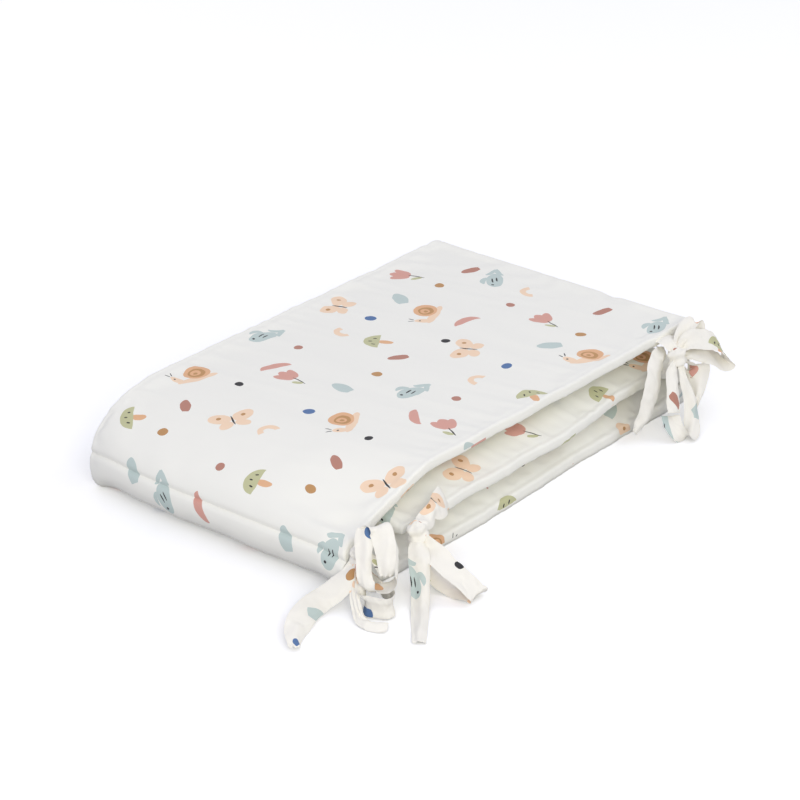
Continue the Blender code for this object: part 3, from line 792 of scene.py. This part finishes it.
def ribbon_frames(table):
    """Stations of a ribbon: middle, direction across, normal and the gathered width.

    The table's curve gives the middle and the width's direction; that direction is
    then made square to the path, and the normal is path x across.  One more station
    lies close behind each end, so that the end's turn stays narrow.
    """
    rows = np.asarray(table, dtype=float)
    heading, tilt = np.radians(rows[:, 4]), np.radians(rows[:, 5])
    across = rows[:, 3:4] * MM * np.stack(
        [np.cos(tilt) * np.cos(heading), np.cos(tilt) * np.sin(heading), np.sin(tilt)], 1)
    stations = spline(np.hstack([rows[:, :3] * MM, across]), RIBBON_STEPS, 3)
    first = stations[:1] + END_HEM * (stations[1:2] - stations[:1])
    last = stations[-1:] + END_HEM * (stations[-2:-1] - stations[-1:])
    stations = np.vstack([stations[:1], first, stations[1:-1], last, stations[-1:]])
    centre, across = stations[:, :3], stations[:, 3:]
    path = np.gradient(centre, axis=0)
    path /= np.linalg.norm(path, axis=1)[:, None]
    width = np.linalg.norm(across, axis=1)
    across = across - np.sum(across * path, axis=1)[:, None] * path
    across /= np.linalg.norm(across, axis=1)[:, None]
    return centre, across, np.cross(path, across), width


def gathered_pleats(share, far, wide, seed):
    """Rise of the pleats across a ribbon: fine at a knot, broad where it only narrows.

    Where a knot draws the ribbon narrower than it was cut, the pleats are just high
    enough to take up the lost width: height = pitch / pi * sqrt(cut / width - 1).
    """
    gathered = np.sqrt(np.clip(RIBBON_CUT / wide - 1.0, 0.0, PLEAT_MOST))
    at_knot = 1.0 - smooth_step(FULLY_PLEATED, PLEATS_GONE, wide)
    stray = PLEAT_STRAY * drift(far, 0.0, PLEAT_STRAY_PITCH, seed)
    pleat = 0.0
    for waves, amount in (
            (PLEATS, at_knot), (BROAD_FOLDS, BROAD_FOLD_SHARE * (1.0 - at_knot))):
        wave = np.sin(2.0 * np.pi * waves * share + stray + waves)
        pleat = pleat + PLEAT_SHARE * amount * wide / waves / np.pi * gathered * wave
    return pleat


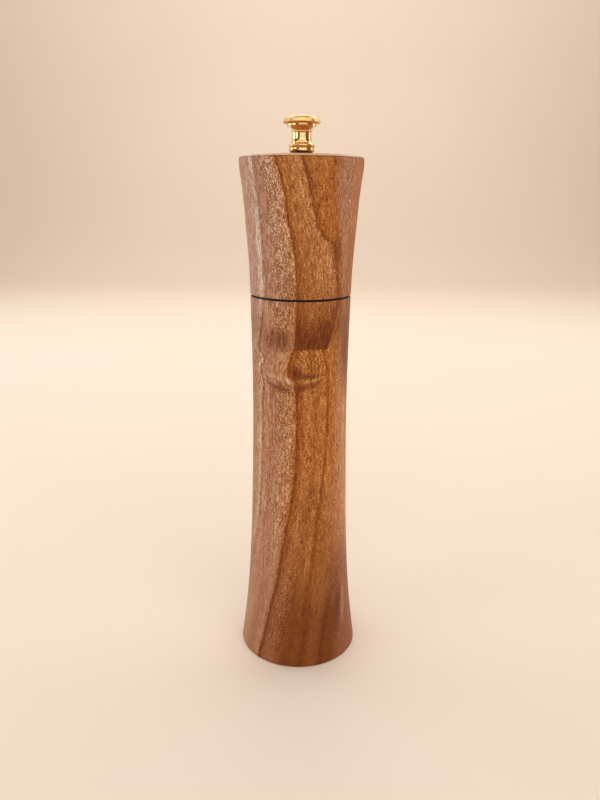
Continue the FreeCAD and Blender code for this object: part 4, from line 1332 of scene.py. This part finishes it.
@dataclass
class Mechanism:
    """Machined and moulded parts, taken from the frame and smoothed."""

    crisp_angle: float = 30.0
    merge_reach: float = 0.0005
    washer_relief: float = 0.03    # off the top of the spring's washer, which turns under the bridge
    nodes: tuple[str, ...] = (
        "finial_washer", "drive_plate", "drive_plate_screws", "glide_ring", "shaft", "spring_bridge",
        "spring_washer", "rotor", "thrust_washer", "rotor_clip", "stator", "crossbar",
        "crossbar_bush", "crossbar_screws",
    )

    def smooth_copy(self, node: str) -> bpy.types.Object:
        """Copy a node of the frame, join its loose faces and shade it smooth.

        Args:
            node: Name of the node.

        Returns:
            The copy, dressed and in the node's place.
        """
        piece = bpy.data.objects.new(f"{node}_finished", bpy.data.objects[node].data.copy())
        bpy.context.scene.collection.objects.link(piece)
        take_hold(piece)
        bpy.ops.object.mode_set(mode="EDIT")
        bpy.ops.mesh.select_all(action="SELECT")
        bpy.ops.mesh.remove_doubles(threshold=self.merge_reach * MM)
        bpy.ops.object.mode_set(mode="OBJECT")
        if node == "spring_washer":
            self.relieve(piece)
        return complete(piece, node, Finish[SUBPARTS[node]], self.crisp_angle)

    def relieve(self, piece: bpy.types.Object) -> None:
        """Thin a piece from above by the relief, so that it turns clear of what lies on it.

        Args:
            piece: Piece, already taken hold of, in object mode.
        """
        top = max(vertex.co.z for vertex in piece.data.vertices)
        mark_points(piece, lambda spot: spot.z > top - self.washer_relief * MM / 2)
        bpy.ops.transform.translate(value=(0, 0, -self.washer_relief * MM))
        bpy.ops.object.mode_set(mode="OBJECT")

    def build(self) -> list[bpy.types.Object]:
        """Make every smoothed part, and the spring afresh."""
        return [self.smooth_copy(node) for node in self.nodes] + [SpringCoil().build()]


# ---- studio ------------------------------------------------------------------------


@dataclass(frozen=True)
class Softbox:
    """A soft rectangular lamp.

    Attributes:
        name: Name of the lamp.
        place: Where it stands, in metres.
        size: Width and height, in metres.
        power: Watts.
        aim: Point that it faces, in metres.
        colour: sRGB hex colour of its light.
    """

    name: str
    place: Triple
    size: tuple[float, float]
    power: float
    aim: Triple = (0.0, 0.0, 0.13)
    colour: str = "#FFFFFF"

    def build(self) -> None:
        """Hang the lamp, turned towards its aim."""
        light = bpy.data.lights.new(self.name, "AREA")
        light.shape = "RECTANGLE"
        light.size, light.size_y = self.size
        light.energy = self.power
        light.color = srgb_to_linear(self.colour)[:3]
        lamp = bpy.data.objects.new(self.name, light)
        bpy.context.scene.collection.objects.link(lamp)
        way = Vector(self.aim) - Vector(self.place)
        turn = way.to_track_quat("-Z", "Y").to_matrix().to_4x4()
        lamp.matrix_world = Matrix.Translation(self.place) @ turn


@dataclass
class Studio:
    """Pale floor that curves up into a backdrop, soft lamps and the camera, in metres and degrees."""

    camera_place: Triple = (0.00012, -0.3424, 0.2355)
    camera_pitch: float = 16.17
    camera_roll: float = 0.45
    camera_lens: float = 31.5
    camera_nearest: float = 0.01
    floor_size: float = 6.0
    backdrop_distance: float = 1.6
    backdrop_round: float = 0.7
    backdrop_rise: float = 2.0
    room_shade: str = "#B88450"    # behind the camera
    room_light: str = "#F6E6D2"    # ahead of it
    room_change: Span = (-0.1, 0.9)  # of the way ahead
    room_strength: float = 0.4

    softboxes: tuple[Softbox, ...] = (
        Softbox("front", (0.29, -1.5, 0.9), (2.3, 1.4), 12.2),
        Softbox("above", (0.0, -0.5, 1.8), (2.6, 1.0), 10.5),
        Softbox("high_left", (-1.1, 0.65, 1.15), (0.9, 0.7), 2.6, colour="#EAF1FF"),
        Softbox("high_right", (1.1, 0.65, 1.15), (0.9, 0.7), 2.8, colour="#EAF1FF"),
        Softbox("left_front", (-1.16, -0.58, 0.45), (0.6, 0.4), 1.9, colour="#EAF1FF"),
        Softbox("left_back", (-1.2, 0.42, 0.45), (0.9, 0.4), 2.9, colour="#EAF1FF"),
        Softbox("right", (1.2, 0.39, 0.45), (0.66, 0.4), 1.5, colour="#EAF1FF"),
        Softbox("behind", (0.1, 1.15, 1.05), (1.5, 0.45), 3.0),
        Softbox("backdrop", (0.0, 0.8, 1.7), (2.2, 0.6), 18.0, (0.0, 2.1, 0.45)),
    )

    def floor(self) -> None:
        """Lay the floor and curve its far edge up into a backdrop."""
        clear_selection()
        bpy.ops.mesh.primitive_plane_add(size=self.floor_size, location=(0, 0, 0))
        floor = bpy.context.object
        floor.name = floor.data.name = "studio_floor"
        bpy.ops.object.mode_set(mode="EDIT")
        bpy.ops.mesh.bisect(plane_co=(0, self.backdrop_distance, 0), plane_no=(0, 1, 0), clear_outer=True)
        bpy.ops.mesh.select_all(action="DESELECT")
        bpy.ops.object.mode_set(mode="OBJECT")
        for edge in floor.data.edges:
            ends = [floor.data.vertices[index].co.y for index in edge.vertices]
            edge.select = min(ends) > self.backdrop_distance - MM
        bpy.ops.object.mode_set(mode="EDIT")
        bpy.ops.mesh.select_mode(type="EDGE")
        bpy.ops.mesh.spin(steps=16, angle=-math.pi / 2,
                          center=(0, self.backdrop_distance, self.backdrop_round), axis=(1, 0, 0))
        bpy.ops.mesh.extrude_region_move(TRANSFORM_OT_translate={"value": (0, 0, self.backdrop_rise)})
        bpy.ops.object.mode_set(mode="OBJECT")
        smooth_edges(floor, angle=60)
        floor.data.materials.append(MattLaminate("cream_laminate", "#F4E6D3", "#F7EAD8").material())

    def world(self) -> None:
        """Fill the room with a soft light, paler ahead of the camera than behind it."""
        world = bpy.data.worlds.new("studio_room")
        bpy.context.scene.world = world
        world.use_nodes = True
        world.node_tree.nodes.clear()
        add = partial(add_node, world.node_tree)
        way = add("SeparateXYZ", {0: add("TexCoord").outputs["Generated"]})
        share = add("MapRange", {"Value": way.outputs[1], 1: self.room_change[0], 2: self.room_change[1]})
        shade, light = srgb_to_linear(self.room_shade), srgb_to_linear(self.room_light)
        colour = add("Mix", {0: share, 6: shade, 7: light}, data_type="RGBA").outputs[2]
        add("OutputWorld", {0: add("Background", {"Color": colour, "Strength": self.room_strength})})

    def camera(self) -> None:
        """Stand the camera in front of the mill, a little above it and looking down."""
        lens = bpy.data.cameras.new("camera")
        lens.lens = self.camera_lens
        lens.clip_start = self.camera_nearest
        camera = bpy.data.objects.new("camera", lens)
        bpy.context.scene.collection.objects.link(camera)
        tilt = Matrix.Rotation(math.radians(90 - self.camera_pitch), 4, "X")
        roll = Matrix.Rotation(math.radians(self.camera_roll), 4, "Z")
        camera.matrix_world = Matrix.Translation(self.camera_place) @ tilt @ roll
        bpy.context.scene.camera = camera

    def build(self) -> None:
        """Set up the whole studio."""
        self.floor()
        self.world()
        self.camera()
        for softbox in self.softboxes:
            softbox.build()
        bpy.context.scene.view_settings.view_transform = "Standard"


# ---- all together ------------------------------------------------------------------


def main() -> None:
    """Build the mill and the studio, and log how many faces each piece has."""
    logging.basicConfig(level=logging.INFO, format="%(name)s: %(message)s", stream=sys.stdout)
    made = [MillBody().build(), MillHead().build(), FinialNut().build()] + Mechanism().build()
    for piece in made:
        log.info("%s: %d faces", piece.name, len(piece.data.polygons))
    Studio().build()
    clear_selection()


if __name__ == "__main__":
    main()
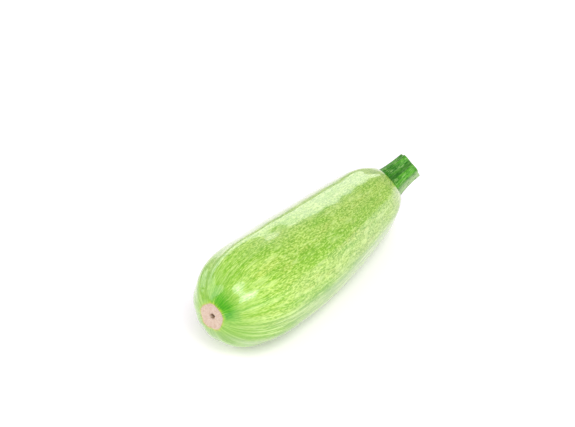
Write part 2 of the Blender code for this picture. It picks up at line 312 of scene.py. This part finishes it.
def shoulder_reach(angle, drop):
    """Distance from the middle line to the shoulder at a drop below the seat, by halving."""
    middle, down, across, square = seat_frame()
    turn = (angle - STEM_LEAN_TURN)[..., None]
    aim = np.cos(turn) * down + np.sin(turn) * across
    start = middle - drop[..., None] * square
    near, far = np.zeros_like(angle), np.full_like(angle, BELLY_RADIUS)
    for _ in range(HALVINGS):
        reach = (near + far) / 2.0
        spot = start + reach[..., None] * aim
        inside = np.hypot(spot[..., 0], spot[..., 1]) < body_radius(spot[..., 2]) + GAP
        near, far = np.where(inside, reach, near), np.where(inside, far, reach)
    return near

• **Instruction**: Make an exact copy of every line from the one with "Write part 2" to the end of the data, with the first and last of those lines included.

• **Answer to the problem**:
Write part 2 of the Blender code for this picture. It picks up at line 312 of scene.py. This part finishes it.
def shoulder_reach(angle, drop):
    """Distance from the middle line to the shoulder at a drop below the seat, by halving."""
    middle, down, across, square = seat_frame()
    turn = (angle - STEM_LEAN_TURN)[..., None]
    aim = np.cos(turn) * down + np.sin(turn) * across
    start = middle - drop[..., None] * square
    near, far = np.zeros_like(angle), np.full_like(angle, BELLY_RADIUS)
    for _ in range(HALVINGS):
        reach = (near + far) / 2.0
        spot = start + reach[..., None] * aim
        inside = np.hypot(spot[..., 0], spot[..., 1]) < body_radius(spot[..., 2]) + GAP
        near, far = np.where(inside, reach, near), np.where(inside, far, reach)
    return near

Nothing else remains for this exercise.